--- BEGIN RECORDS ---

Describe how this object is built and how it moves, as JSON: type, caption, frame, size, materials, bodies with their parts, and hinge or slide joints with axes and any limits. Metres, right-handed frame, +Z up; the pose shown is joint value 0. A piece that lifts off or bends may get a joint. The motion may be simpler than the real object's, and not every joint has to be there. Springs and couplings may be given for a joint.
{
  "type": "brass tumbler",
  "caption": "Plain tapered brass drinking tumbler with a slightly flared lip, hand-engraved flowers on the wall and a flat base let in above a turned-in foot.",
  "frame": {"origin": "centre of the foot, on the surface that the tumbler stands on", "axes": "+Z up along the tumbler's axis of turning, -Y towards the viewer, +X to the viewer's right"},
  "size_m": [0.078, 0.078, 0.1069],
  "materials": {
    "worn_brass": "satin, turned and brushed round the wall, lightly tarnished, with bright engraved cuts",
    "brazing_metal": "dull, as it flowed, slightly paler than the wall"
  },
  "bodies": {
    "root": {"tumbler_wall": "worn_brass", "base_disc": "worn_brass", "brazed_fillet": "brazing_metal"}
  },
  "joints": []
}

--- END RECORDS ---
--- BEGIN RECORDS ---

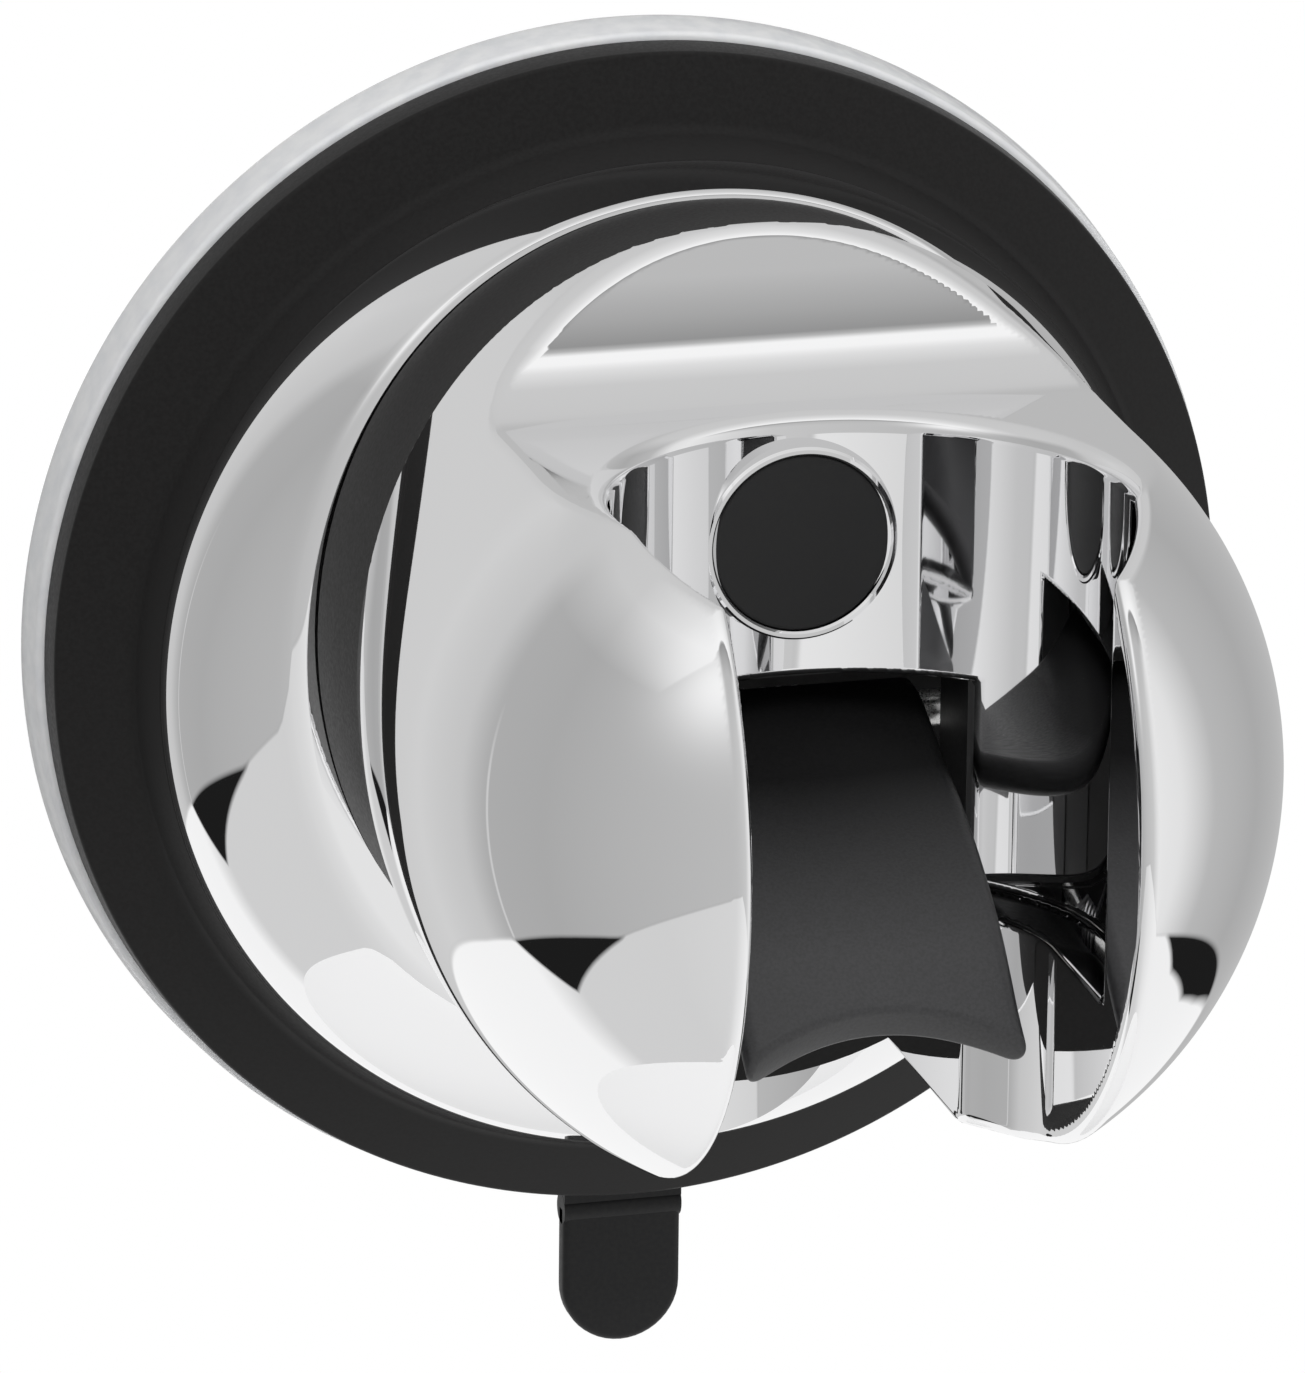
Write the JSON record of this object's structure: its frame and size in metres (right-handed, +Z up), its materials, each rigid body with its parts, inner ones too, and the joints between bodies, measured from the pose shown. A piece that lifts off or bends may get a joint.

--- END RECORDS ---
--- BEGIN RECORDS ---

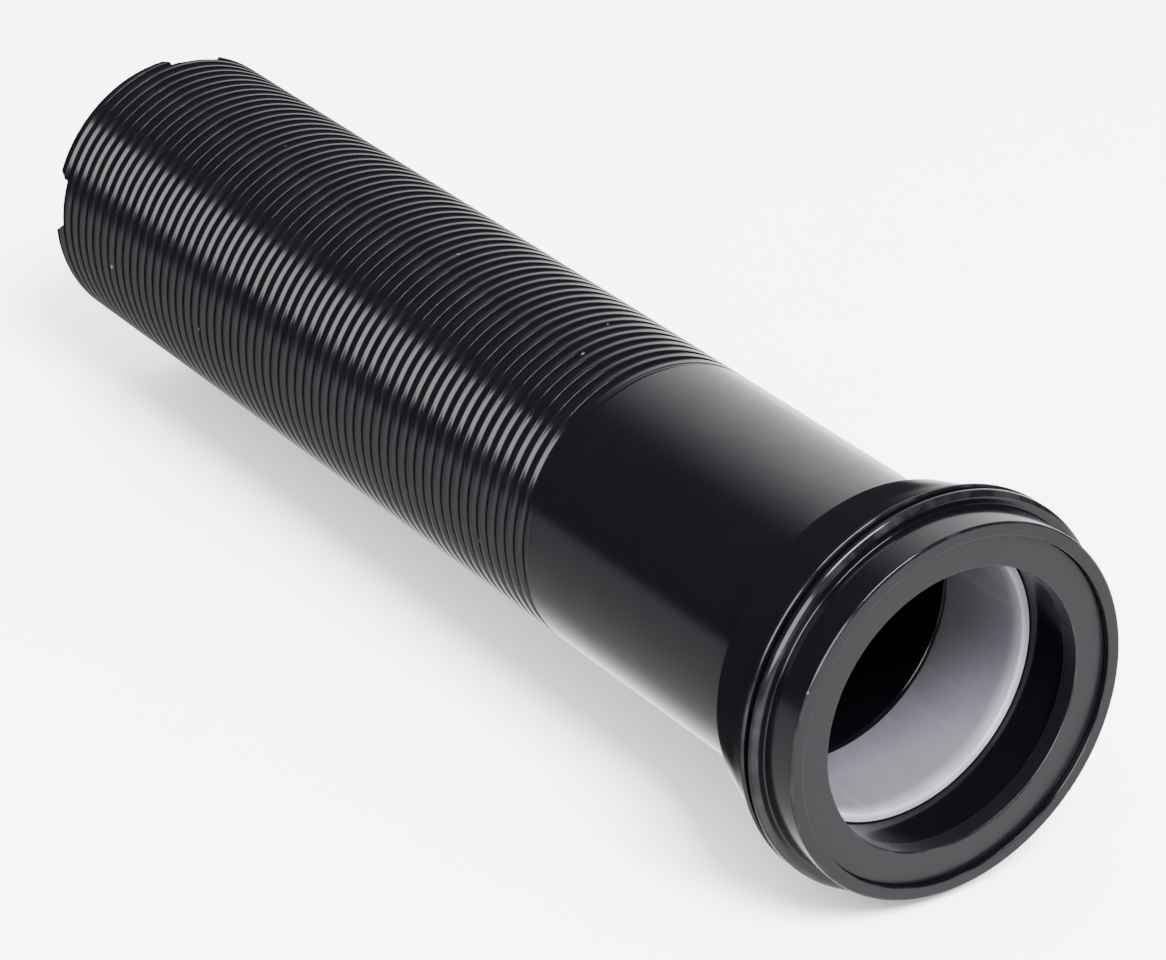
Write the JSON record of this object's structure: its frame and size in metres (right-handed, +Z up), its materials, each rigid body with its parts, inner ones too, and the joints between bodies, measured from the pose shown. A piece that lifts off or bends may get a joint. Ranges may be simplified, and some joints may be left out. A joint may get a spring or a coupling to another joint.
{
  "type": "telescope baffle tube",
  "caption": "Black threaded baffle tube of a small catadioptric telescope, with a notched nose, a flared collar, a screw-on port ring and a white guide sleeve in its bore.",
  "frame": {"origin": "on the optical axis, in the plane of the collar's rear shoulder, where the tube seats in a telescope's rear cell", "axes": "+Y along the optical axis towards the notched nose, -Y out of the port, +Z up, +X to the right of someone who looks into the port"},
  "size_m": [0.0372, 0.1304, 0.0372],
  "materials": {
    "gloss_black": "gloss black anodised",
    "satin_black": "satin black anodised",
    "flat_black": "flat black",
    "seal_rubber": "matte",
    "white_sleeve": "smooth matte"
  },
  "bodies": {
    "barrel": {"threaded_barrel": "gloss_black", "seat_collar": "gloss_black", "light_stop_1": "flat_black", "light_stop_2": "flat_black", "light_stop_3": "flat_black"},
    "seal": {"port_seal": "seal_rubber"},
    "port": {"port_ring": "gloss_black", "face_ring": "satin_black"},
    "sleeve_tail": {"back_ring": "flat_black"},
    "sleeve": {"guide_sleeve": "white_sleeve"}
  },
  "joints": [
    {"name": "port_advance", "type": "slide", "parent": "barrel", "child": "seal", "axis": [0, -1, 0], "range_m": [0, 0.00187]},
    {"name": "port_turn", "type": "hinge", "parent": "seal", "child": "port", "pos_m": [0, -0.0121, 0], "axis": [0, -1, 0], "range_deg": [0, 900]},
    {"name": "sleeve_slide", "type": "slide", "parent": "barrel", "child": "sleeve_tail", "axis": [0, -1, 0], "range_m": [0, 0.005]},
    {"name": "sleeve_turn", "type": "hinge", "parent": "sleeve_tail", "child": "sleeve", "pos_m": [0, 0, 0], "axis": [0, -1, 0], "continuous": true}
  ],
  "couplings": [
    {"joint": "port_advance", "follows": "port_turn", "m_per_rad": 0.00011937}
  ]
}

--- END RECORDS ---

● **WHAT YOU NEED TO DO**
Search the preceding listing for "hinge" and extract every line where it is found.

● **PROBLEM SOLUTION**
Describe how this object is built and how it moves, as JSON: type, caption, frame, size, materials, bodies with their parts, and hinge or slide joints with axes and any limits. Metres, right-handed frame, +Z up; the pose shown is joint value 0. A piece that lifts off or bends may get a joint. The motion may be simpler than the real object's, and not every joint has to be there. Springs and couplings may be given for a joint.
    {"name": "port_turn", "type": "hinge", "parent": "seal", "child": "port", "pos_m": [0, -0.0121, 0], "axis": [0, -1, 0], "range_deg": [0, 900]},
    {"name": "sleeve_turn", "type": "hinge", "parent": "sleeve_tail", "child": "sleeve", "pos_m": [0, 0, 0], "axis": [0, -1, 0], "continuous": true}